Secondly, the Accords enjoined UNTAC to oversee the day-to-day governance of Cambodia,

an impossible task for people who knew next to nothing about the country, had little

experience with such tasks and had no full time employees who were fluent in Khmer.

In any case, those who held power in the country, namely the Khmer Rouge and the

State of Cambodia (SOC) were unwilling to relinquish it to the UN.

Finally, the four factions in Cambodian politics who had been roped together to form

a Supreme National Council (SNC) despised each other and had no interest in working

constructively together or in allowing UNTAC to succeed. Prince Norodom Sihanouk,

at the apex of the SNC, distrusted the factions and hoped to negotiate some power

for himself.

With understandable trepidation, therefore, the largest UN operation in its history

got underway, damaged at birth by conflicting mandates, exaggerated hopes, UN inexperience

and intransigent, suspicious political actors.

In June 1992, Benny Widyono became the UN's "shadow governor" in Siem Reap.

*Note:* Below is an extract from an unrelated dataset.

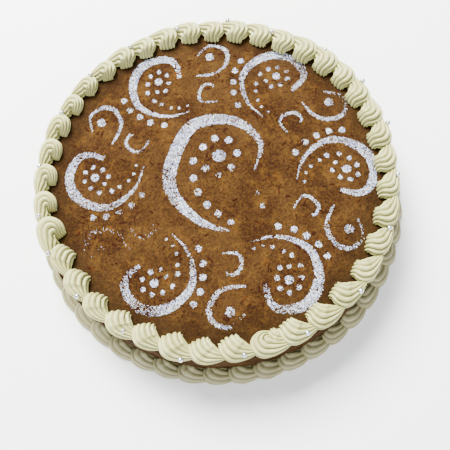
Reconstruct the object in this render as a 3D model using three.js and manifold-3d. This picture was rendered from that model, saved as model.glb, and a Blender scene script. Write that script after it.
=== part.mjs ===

He had asked for this challenging job in New York, and for the next 13 months he

performed a multitude of tasks in the run up to the elections with inventiveness

and brio. The chapters that deal with this period stylishly convey the ups and downs

of those anxious, exhilarating times.

In judging the UNTAC experience, Widyono agrees with most observers that its successes

lay in the fields of refugee repatriation and organizing the elections.

He locates UNTAC shortcomings in the areas of disarmament, governance and its timidity

vis-a- vis the Khmer Rouge.

Disarmament failed because the Khmer Rouge refused to disarm, triggering the SOC's

refusal to follow suit. These refusals guaranteed the continuation of warfare between

the two, which lasted until the Khmer Rouge movement collapsed in 1997-1998.

Governance never worked because UNTAC was unable to administer the country, and because

the SOC and the Khmer Rouge (the factions controlling Cambodian territory) never

relinquished any administrative control.

UNTAC's timidity sprang from the fact that none of the participating powers (except,

perhaps, the French) were willing to take the casualties they feared might be inflicted

on them by the Khmer Rouge.

In the elections of May 1993, more voters voted for the royalist faction, FUNCINPEC,

than for the Cambodian Peoples' Party (CPP), which had governed Cambodia since 1979.

For the first time in Cambodian history, a majority of the population peacefully

rejected the political status quo. What they expected or hoped for in its place was

unclear. In any case, the SOC refused to accept to results of the election and for

a few days the entire UNTAC operation seemed destined to collapse.

At this point Sihanouk, encouraged by the French, engineered a bizarre political

arrangement whereby FUNCINPEC and the CPP agreed to enter a power sharing relationship

with Hun Sen as the "second" prime minister, alongside the "first"

prime minister Sihanouk's son, Prince Rannaridh, the chairman of FUNCINPEC.

Widyono returned to New York in late 1993, but became impatient with bureaucratic

work, and in April l994 came back to Phnom Penh as the UN Secretary General's personal

representative, tasked with monitoring the aftermath of UNTAC. The "national

interest" of the UN is hard to define, but the position gave Widyono an ideal

vantage point from which to observe the Rannaridh-Hun Sen "alliance" and

the first few years of the newly renamed Kingdom of Cambodia. His assessments of

personalities and events in this period are often shrewd and persuasive, and buttressed

by observations made in the course of later visits to the country. Cambodia watchers

will be aware that most of the problems raised in the book remain unsolved and most

of the political actors in 1993-1997 remain on stage, so Dancing in Shadows has an

up-to-date "feel". Widyono left in April l997, shortly before the "events

" of July, so his reportage on them is necessarily second-hand.

Throughout the memoir, Widyono's writing is brisk, perceptive and accessible, although

it's marred here and there by small historical gaffes and typographical errors. On

balance, his insider's narrative is a valuable addition to literature about Cambodia's

recent past.

In closing, however, it needs to be said that Ben Kiernan's gnomic 9-page foreword

to Dancing in Shadows mentions Widyono only once and says almost nothing about the

period of history dealt with by the book.

David Chandler is the author of Brother Number One: A biography of Pol Pot and other

books about Cambodia. He is currently affiliated with Monash University in Australia.